Pero es en La Parte de los Crímenes donde está la principal apuesta del montaje: el relato de los horrorosos pormenores de los asesinatos es sustituido por la proyección de una lista con los nombres de las más de 300 mujeres muertas en Ciudad Juárez (que no en la Santa Teresa de Bolaño: son las víctimas reales). Mientras los nombres desfilan en el fondo, una mujer desnuda se desgarra hasta morir; ya es tarde cuando llegan los policías, que rodean el cadáver y comienzan una indolente competencia de chistes misóginos. En la novela el episodio de los chistes tiene lugar en la cafetería Trejo’s (“un local oblongo y con pocas ventanas, parecido a un ataúd”, dice Bolaño) y no ante un cadáver, pero la opción de Rigola es oportunamente explícita: todo lo que sucede en Santa Teresa –y en Ciudad Juárez, y en Latinoamérica- sucede ante un cadáver.
El público reacciona como dicen que reaccionaban los griegos cuando la tragedia: hay miedo y, sobre todo, compasión. Cuatro o cinco de los 600 espectadores, sin embargo, inexplicablemente celebran los chistes machistas. Y otras dos o tres voces ensayan perdidas pifias. No es raro, en el teatro, que haya gente dispuesta a reírse en los momentos menos adecuados. Pero esta vez me parece que las risas van demasiado lejos. Molesta tanta estupidez.
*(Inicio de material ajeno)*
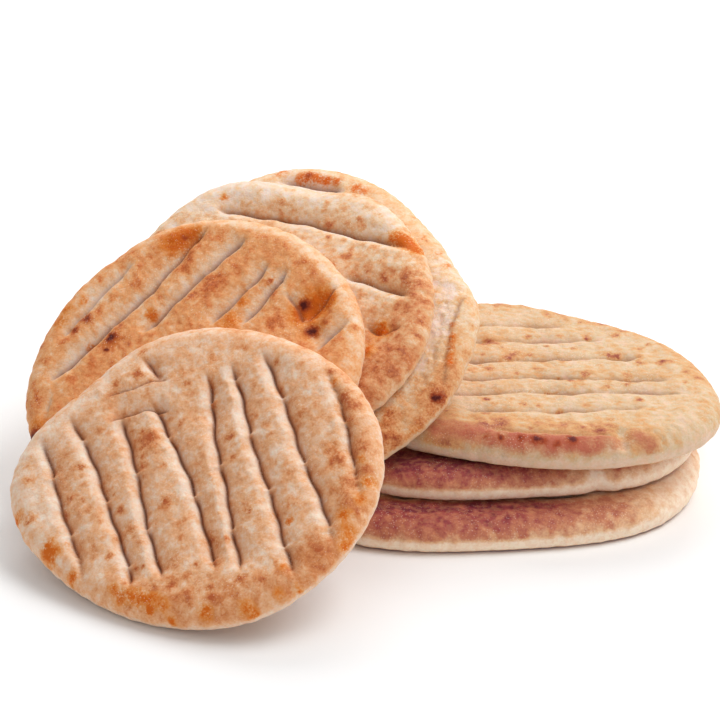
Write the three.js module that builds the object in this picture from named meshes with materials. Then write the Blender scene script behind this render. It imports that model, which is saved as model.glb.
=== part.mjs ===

Luego, ya de vuelta, pienso que está bien, que el montaje de 2666 era eso, finalmente: la parte del público. De alguna horrenda manera, las risas y las pifias eran tan necesarias como la emoción genuina (y estéril) ante la sangre y el dolor.
La Parte de Archimboldi, a todo esto, estaba de más. No lo digo por el desacierto de convertir a la sensualísima baronesa von Zumpe en una inocente carmelita, ni por la extraña presencia de un señor que, a un costado del escenario, bailaba una especie de tímido breakdance. La quinta parte estaba de más porque sólo Bolaño podía conseguir esa síntesis deslumbrante y pavorosa que nos espera al final de su enorme novela. Sólo Bolaño y la literatura.
La Parte de los Críticos es pura narración. Los actores, por fortuna, no necesitan gritar: hay micrófonos para que los acalorados personajes conversen sobre Benno von Archimboldi. La adaptación demuestra confianza en las disgresiones y en el humor de Bolaño, y esa confianza alcanza a La Parte de Amalfitano, que –a pesar de un guiño medio absurdo a la película París, Texas- funciona. La Parte de Fate, en tanto, es, para mí, el segmento mejor integrado al lenguaje teatral. Tal vez por eso recupera, convincentemente, la nitidez y la oscuridad –la amargura y la fiesta- de la novela.
Pero es en La Parte de los Crímenes donde está la principal apuesta del montaje: el relato de los horrorosos pormenores de los asesinatos es sustituido por la proyección de una lista con los nombres de las más de 300 mujeres muertas en Ciudad Juárez (que no en la Santa Teresa de Bolaño: son las víctimas reales). Mientras los nombres desfilan en el fondo, una mujer desnuda se desgarra hasta morir; ya es tarde cuando llegan los policías, que rodean el cadáver y comienzan una indolente competencia de chistes misóginos. En la novela el episodio de los chistes tiene lugar en la cafetería Trejo’s (“un local oblongo y con pocas ventanas, parecido a un ataúd”, dice Bolaño) y no ante un cadáver, pero la opción de Rigola es oportunamente explícita: todo lo que sucede en Santa Teresa –y en Ciudad Juárez, y en Latinoamérica- sucede ante un cadáver.
El público reacciona como dicen que reaccionaban los griegos cuando la tragedia: hay miedo y, sobre todo, compasión. Cuatro o cinco de los 600 espectadores, sin embargo, inexplicablemente celebran los chistes machistas. Y otras dos o tres voces ensayan perdidas pifias. No es raro, en el teatro, que haya gente dispuesta a reírse en los momentos menos adecuados. Pero esta vez me parece que las risas van demasiado lejos. Molesta tanta estupidez. Luego, ya de vuelta, pienso que está bien, que el montaje de 2666 era eso, finalmente: la parte del público. De alguna horrenda manera, las risas y las pifias eran tan necesarias como la emoción genuina (y estéril) ante la sangre y el dolor.
La Parte de Archimboldi, a todo esto, estaba de más. No lo digo por el desacierto de convertir a la sensualísima baronesa von Zumpe en una inocente carmelita, ni por la extraña presencia de un señor que, a un costado del escenario, bailaba una especie de tímido breakdance. La quinta parte estaba de más porque sólo Bolaño podía conseguir esa síntesis deslumbrante y pavorosa que nos espera al final de su enorme novela. Sólo Bolaño y la literatura.